Saturday, July 2, 2016

The Tomb of Puabi

     During the course of his excavations at Ur, Woolley found the burial of a woman named Puabi who is often referred to as a Queen, but in truth her exact status is not certain. She must have been an extremely important woman as her burial (which dates to around 2600 B. C.) was truly splendid.

     Her tomb was entered via a sloping corridor the led to a pit at the bottom of which was a stone covered burial chamber. Her burial included a lyre (a musical instrument similar to a harp) which was decorated by a golden bull's head like the one shown in the previous post on this blog. It also contained a great deal of jewelry which covered Puabi's body. In fig. 1 you can see the huge gold headdress that adorned her body. Also note the almost impossibly large gold earrings. The beads below the headdress were worn around the Queen's shoulder, like a shawl.

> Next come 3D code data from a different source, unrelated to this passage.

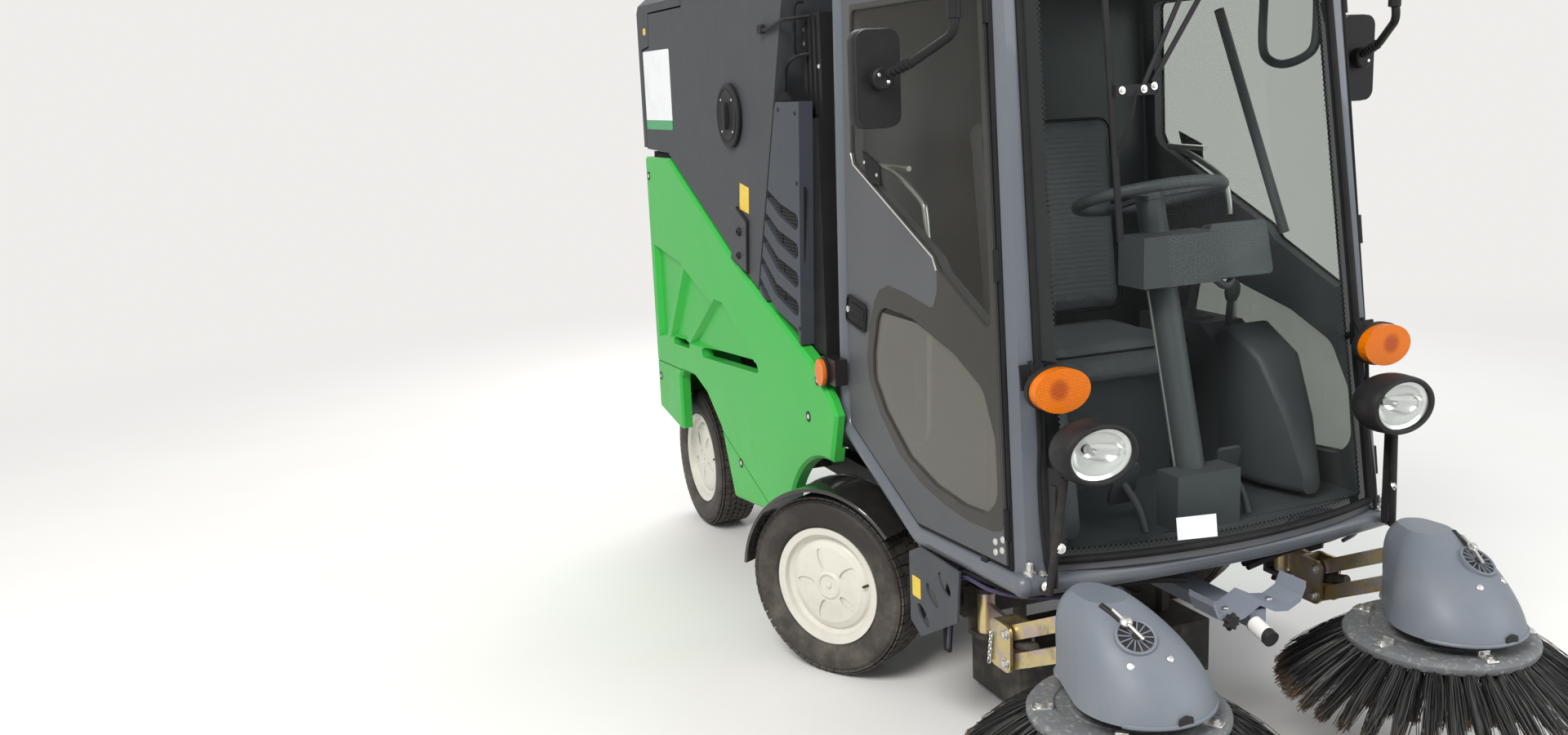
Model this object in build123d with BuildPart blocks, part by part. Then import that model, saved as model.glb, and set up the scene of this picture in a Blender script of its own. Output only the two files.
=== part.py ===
from build123d import *
import os
from math import cos, hypot, radians, sin, tan

os.makedirs("parts", exist_ok=True)

# Driving dimensions, in millimetres and degrees. X points forward, Y to the left, Z up, ground at Z = 0.
# X = 0 is half way along the machine. Every length named below counts forward from the rear axle.
REAR_AXLE_X = -1392.5
REAR_END = -250
ROOF_Z = 1990
BODY_HALF = 575
PANEL_THICK = 40

# Wheels: 155/70 R12 tyres, the front pair steered to the left as it stands.
WHEEL_R = 261
TYRE_HALF = 77.5
FRONT_AXLE = 1449
KINGPIN_Y = 527
KINGPIN_TO_WHEEL = 46
REAR_WHEEL_Y = 425
STEER_REST = 30.4

# Cab: side hoops of round tube that lean inwards, with the door between them.
TUBE_R = 25
CAB_SIDE_Y = 520
CAB_SILL_Z = 540
CAB_LEAN = 1.7
CAB_TOP_Z = 1892
SCREEN_BACK = 173

# Brush gear, right side: swing pin, parallel links and brush spindle.
SWING_PIN = (2112, -456)
LINK_Y = -460
LINK_HALF = 20
LINK_LENGTH = 270
LINK_RISE = 25.6
LINK_GAP = 73
ROOT_PIN = (2262, 372)
BRUSH_CENTRE = (2656, -433)
DISC_R = 211
TUFT_COUNT = 36


def at(x, y, z):
    """A point whose x counts forward from the rear axle."""
    return (REAR_AXLE_X + x, y, z)


def plan(z):
    """Level plane at height z, x from the rear axle and y to the left."""
    return Plane(origin=at(0, 0, z))


def cross(x):
    """Upright plane across the machine, seen from behind, with y to the left and z up."""
    return Plane(origin=at(x, 0, 0), x_dir=(0, 1, 0), z_dir=(1, 0, 0))


def side(y):
    """Upright plane along the machine at distance y to the right, facing outwards."""
    return Plane(origin=at(0, -y, 0), x_dir=(1, 0, 0), z_dir=(0, -1, 0))


def block(x, y, z, mode=Mode.ADD):
    """A box between the (low, high) limits on each axis."""
    middle = [(low + high) / 2 for low, high in (x, y, z)]
    with Locations(at(*middle)):
        Box(x[1] - x[0], y[1] - y[0], z[1] - z[0], mode=mode)


def rod(start, end, radius, mode=Mode.ADD):
    """A round bar between two points."""
    first, last = Vector(*at(*start)), Vector(*at(*end))
    with Locations(Plane(origin=first, z_dir=last - first).location):
        Cylinder(radius, (last - first).length, align=(Align.CENTER, Align.CENTER, Align.MIN), mode=mode)


def save(piece, label):
    """Label a finished piece and write its STEP file."""
    piece.part.label = label
    export_step(piece.part, f"parts/{label}.step")


def save_pair(right, stem):
    """Write a right-hand piece and its mirror image on the left."""
    save(right, f"{stem}_right")
    with BuildPart() as left:
        mirror(right.part, about=Plane.XZ)
    save(left, f"{stem}_left")


# Chassis: two box rails, cross members, the rear posts that carry the hopper pivot and the front beam.
RAIL_Y = 230
RAIL_HALF = 25
RAIL_Z = (350, 430)
RAIL_INNER, RAIL_OUTER = RAIL_Y - RAIL_HALF, RAIL_Y + RAIL_HALF
PANEL_INNER = BODY_HALF - PANEL_THICK
HOPPER_PIVOT = (-200, 1412)
TOW_EYE_R = 15
# Posts on both rails: rear face, front face, top
POSTS = ((-150, -90, 1340), (575, 625, 1130), (1225, 1275, 890), (1530, 1580, 739), (2000, 2060, 566))
with BuildPart() as chassis_frame:
    for y in (-RAIL_Y, RAIL_Y):
        block((-150, 2080), (y - RAIL_HALF, y + RAIL_HALF), RAIL_Z)
        for rear, front, top in POSTS:
            block((rear, front), (y - RAIL_HALF, y + RAIL_HALF), (RAIL_Z[1], top))
        block((580, 620), (y - RAIL_HALF, y + RAIL_HALF), (1130, 1163))
    for x in (-120, 400, 850):
        block((x - 30, x + 30), (-RAIL_Y, RAIL_Y), (370, RAIL_Z[1]))
    block((2026, 2080), (-500, 500), RAIL_Z)
    block((-150, -90), (-PANEL_INNER, PANEL_INNER), (1340, 1400))
    block((575, 625), (-PANEL_INNER, PANEL_INNER), (1080, 1130))
    block((1225, 1275), (-PANEL_INNER, PANEL_INNER), (820, 860))
    block((680, 720), (-PANEL_INNER, PANEL_INNER), (370, 410))
    # hopper pivot ears behind the top rear beam
    for y in (-213, 197):
        with BuildSketch(side(-y)):
            with Locations(HOPPER_PIVOT):
                Circle(20)
            with Locations((-170, 1385)):
                Rectangle(60, 30)
            make_hull()
        extrude(amount=-16)
    # tow eye under the rear bumper
    with BuildSketch(plan(372)):
        with Locations((-200, 0)):
            Rectangle(100, 70)
        with Locations((-215, 0)):
            Circle(TOW_EYE_R, mode=Mode.SUBTRACT)
    extrude(amount=20)
    # swing pin brackets for the brush arms, above and below the arm's boss
    for y in (SWING_PIN[1], -SWING_PIN[1]):
        for z in (305, 423):
            rod((SWING_PIN[0], y, z), (SWING_PIN[0], y, z + 12), 28)
            block((2080, SWING_PIN[0]), (y - 28, y + 28), (z, z + 12))
        block((2070, 2082), (y - 28, y + 28), (305, 435))
save(chassis_frame, "chassis_frame")

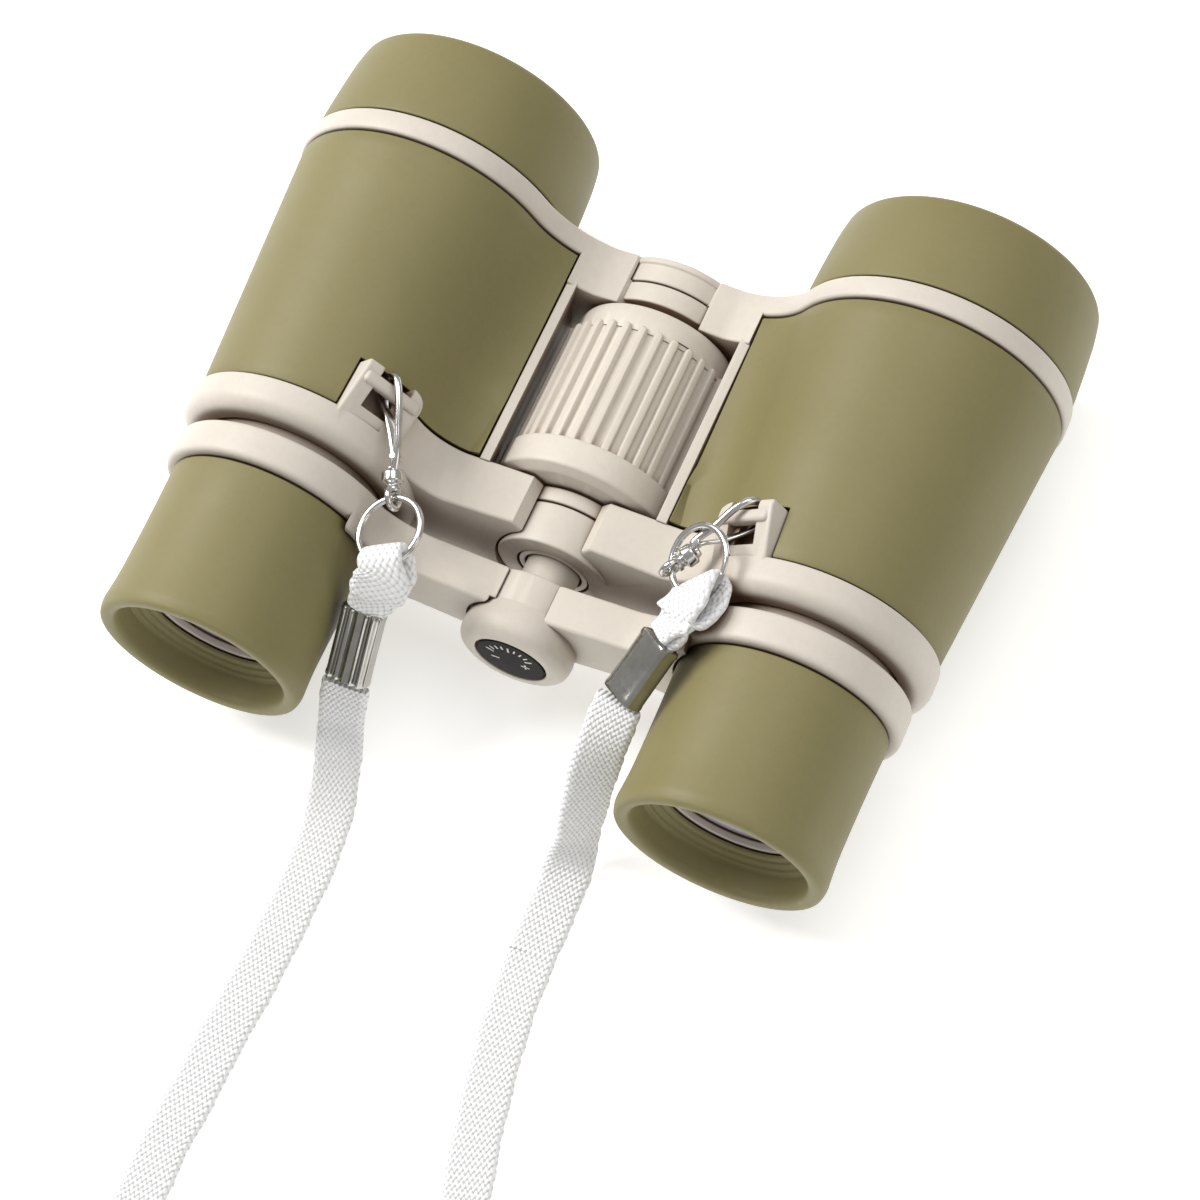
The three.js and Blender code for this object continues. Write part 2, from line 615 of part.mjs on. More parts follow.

     Her tomb also contained the bodies of oxen and numerous retainers who were buried with her. They were either killed just before the burial pit was covered over, or they were drugged and left in the tomb to be covered with earth while still alive! Many of these retainers were decked out in golden finery before their deaths. When found, the bodies of these sacrificial victims had been crushed by the weight of the earth piled up on top of them. The skulls of some of these persons are on display at the Penn Museum with the flattened gold jewelry that adorned them still in place.